By Tom Dodge, KERA 90.1 commentator
Dallas, TX – Science is providing Americans with the leisure comparable to Roman life at its most decadent. You've seen their statuary: the Romans were so fat they had to wear those enormous gowns they called togas to cover their protuberances. They lay around like slugs on reclining couches, and the only energy they expended was when they ordered their slaves to bring them more food.
We have slaves, too, though they aren't Greek or Ethiopian. Our slaves are called remote controls. They change our TV stations, open our car doors and our garage doors, and so on. They fly spy planes over whatever country we're planning to bomb next. Remote controls are making us fat, lazy, and stupid, and in some ways, obsolete. But the worst thing they do is click the romance out of our lives.
When I was little boy, my dream was to be an engineer on the railroad. Later on, I was able to become a fireman for the Texas and Pacific Railroad in Fort Worth. That life was derailed in 1965 when the last of the firemen were phased out. Diesel locomotives in the late 1940's had made obsolete their job of operating the gauges that controlled the flow of oil into the fireboxes that heated the boilers of the old steam locomotives. Before this, firemen actually shoveled coal or wood into the fireboxes.
Firemen hung on during the oil-burning days but by the time I came along, their primary job was passing signals from the switchmen to the engineer when the switchmen were on the opposite side of the train. Other times we ran the engines when the engineer got tired.
Also about this time cabooses, started disappearing at the end of long freight trains. If you look carefully at the rear of the final car, you will see a small box. This bit of scientific progress eliminated many brakemen and switchmen jobs.
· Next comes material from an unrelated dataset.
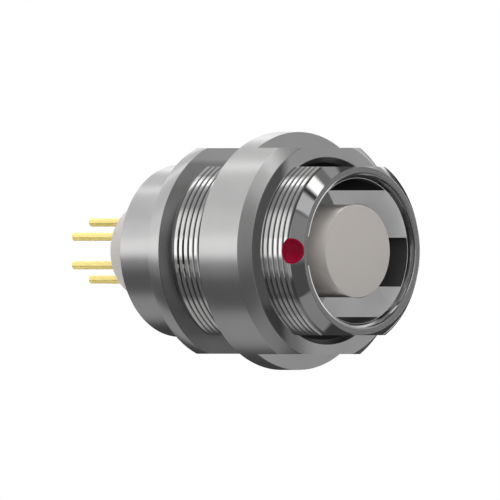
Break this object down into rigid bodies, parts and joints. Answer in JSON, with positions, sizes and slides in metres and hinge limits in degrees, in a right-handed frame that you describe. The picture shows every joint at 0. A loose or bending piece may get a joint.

Because of these scientific advancements, I lost all hope of ever being an engineer.
Now, that romantic dream is fading for all other young boys who lie awake in their beds and hear the train whistle wailing and the train clattering by, out there in the night.
The dream is not completely defunct yet, despite philosopher Marshall McLuen's observation that we see life only through the rear-view mirror. ut the reality is that remote controls have already replaced the engineer on switch engines in the Union Pacific switchyards of North Texas. A switchman on the ground with a remote control switches all the boxcars with no one at all in the cab. Engineers still run freight and passenger trains on the main line but, if McLuen is correct, engineers no longer exist at all on the big bosses' planning boards.
It's safer and cheaper to do it this way. The Union Pacific has been able to cut 600 jobs. Accidents and injuries are down considerably and so, I'm sure, are arguments, with no hoghead around to express his opinion about where the cars ought to go. The switchman can even blow the whistle by remote.
Tony Hartzel, the transportation editor for the Dallas Morning News, and I'm proud to say, one of my former students, wrote a news story about railroad by remote control. "It's a couch potato's dream," he wrote.
Some dream.
Tom Dodge is a writer from Midlothian.